The ship shuddered as laser fire clipped the edge of our shields.
"Shields are at ninety-three percent," Lily warned.
"Let me know when we're at fifty," I said, knowing we'd get there eventually, and it wasn't going to make a difference in how I acted until we were much lower.
"Violet, if you've got a shot, return fire. Main cannons only." The twin gemini repeaters on the back of the ship were the only weapon that was going to cross this distance.
"Target acquired," Violet announced.
I waved a hand in her direction. "Fire when ready," I said and then winced as Melgara injected me with something else. As soon as the cannon fire finished, I went back to evasive maneuvers as the ship shuddered under a particularly jarring impact. At the same moment, I began to cough up blood.
"Doctor, you are supposed to save him." Lily scowled.
I frowned, turning back to the doctor. "Right. What did you inject me with again?"
"Let me do my job, and you can do yours, Captain.
" She spoke with enough attitude that I realized she wasn't in the mood to be answering any questions. She seemed annoyed that I’d just asked that one.
In fact, she didn't look to be much in the mood for anything.
"By the way, you're not dead yet," Melgara said, as if that was beyond expectations.
“Pip!” The little leviton flew into the room. I’d left him behind on the ship. While he was well-behaved, we hadn’t needed an unknown variable during the duel. “Pip!” He squealed again as he came to a stop by my side.
I glanced at my side, the grisly wound, and grimaced. "Make me a promise that I won't die before I get us out of this situation." I grinned at Melgara and leaned hard into the controls. “There are too many people here on the ship that I need to take responsibility for.”
There was no time for the banter. The ship shuddered every few moments as another blast came too close and threatened to shake us from our trajectory.
I wondered how Violet was doing. I checked on her to find her leaning over her controls, panting with a pained expression.
I grimaced. Okay, Violet was not a variable we could use at the moment.
But that was fine; we likely were not going to take out the battleship’s shields quickly anyway. They were just soaking up her volleys.
“Focus,” Melgara said, drawing my attention back to piloting.
“Or you could take those controls,” I teased Melgara, glancing over my shoulder, noting that she was frowning.
I was really not liking these negative reads from my doctor.
When a person was suffering from internal bleeding and trying to escape a battle, they wanted their doctor to tell them they were at their peak health.
"You've opened up several more of your bleeds.

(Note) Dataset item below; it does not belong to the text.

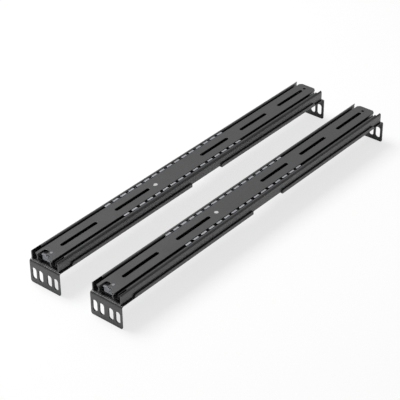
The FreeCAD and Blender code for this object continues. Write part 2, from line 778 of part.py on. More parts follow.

I’ve put some clotting agent into your system, but that’ll only slow your death down and potentially cause secondary issues," Melgara observed, and I pulled the ship back into a spinning ascent.
"Is there anything you can do, Lily?" I asked.
"About the bleeding?" she returned my concern.
"No, the battleship is far more concerning." I shook my head.
Lily seemed to disagree with my priorities. But we could settle that later.
"No, while we're in atmosphere, there's little chance I could launch any substantial mass and hit them. Maybe once we're in space, but even then, we'd have to get me into space and essentially get them to run into me."
I nodded, which seemed to have been too rough because Pip squeaked on my shoulder. "Anything you can do?" I asked, and he tilted his head before I smiled at the little leviton. "You're right. Looking cute is already enough."